**EXERCISE PROMPT**
Write out all of the lines below, exactly and completely.

— begin INFORMATION SHOWN —

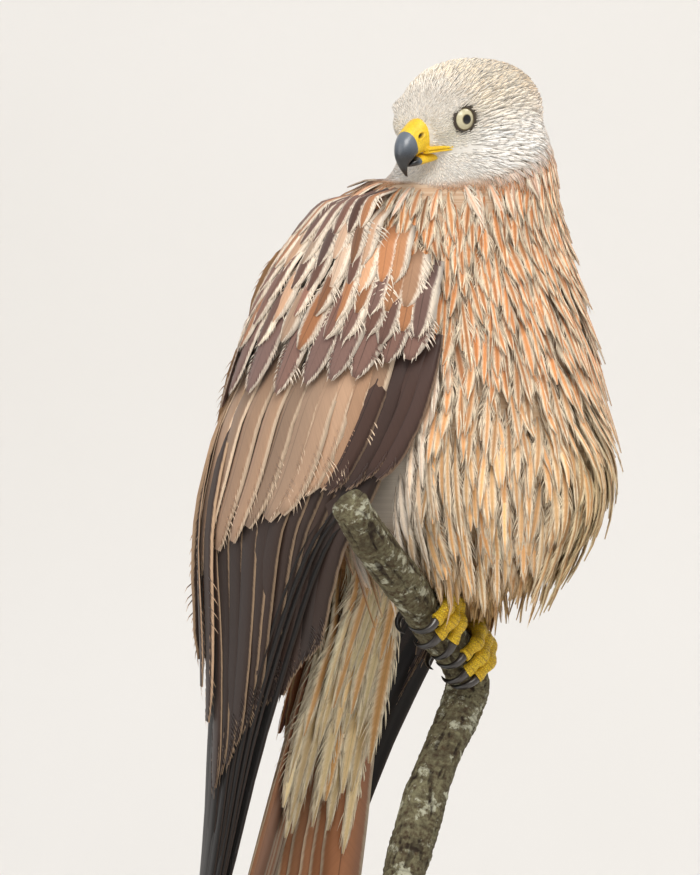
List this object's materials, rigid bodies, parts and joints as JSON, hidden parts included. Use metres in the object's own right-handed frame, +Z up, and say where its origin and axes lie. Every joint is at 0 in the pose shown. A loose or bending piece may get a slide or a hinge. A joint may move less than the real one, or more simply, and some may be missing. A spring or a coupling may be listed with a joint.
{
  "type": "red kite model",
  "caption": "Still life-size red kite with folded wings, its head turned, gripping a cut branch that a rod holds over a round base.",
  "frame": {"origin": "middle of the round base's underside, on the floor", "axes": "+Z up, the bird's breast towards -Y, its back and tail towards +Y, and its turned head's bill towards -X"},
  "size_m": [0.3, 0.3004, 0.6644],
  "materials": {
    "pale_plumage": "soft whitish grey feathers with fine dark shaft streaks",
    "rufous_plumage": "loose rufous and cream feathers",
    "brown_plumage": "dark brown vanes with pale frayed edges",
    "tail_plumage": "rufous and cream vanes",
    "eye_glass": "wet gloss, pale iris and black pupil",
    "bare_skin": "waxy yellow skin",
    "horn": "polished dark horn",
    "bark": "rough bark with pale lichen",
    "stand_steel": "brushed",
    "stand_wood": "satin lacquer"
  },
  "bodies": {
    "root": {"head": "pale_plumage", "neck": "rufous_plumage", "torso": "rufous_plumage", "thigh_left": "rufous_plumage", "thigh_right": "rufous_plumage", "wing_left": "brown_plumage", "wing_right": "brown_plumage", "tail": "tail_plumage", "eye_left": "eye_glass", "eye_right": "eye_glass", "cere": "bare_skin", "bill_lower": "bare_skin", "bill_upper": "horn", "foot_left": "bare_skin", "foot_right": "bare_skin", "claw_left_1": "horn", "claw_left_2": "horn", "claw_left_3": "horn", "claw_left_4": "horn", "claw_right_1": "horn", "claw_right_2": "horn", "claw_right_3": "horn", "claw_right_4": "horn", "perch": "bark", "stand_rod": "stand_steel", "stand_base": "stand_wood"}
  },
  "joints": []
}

— end INFORMATION SHOWN —

**WRITTEN ANSWER**
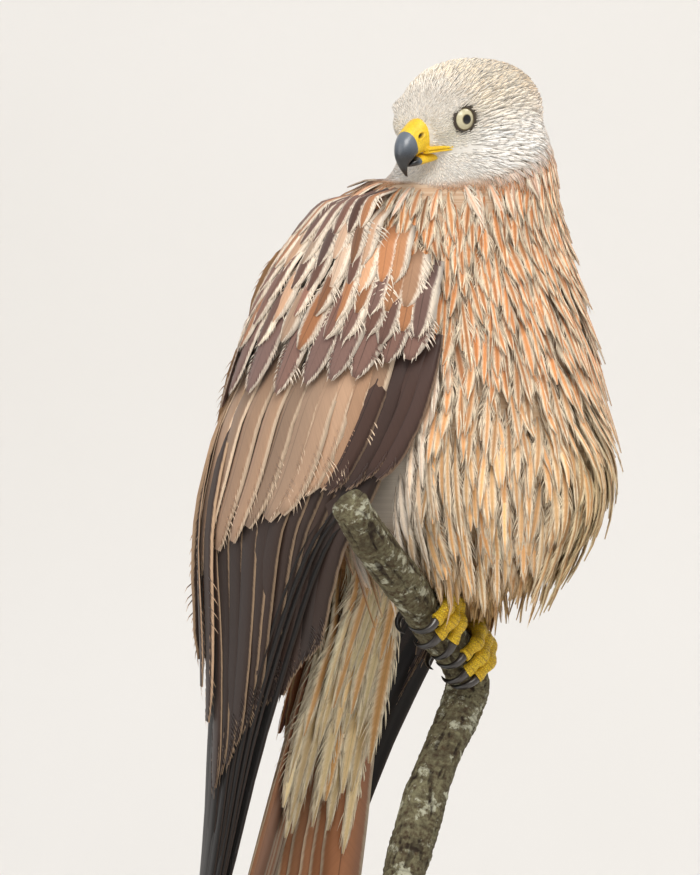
List this object's materials, rigid bodies, parts and joints as JSON, hidden parts included. Use metres in the object's own right-handed frame, +Z up, and say where its origin and axes lie. Every joint is at 0 in the pose shown. A loose or bending piece may get a slide or a hinge. A joint may move less than the real one, or more simply, and some may be missing. A spring or a coupling may be listed with a joint.
{
  "type": "red kite model",
  "caption": "Still life-size red kite with folded wings, its head turned, gripping a cut branch that a rod holds over a round base.",
  "frame": {"origin": "middle of the round base's underside, on the floor", "axes": "+Z up, the bird's breast towards -Y, its back and tail towards +Y, and its turned head's bill towards -X"},
  "size_m": [0.3, 0.3004, 0.6644],
  "materials": {
    "pale_plumage": "soft whitish grey feathers with fine dark shaft streaks",
    "rufous_plumage": "loose rufous and cream feathers",
    "brown_plumage": "dark brown vanes with pale frayed edges",
    "tail_plumage": "rufous and cream vanes",
    "eye_glass": "wet gloss, pale iris and black pupil",
    "bare_skin": "waxy yellow skin",
    "horn": "polished dark horn",
    "bark": "rough bark with pale lichen",
    "stand_steel": "brushed",
    "stand_wood": "satin lacquer"
  },
  "bodies": {
    "root": {"head": "pale_plumage", "neck": "rufous_plumage", "torso": "rufous_plumage", "thigh_left": "rufous_plumage", "thigh_right": "rufous_plumage", "wing_left": "brown_plumage", "wing_right": "brown_plumage", "tail": "tail_plumage", "eye_left": "eye_glass", "eye_right": "eye_glass", "cere": "bare_skin", "bill_lower": "bare_skin", "bill_upper": "horn", "foot_left": "bare_skin", "foot_right": "bare_skin", "claw_left_1": "horn", "claw_left_2": "horn", "claw_left_3": "horn", "claw_left_4": "horn", "claw_right_1": "horn", "claw_right_2": "horn", "claw_right_3": "horn", "claw_right_4": "horn", "perch": "bark", "stand_rod": "stand_steel", "stand_base": "stand_wood"}
  },
  "joints": []
}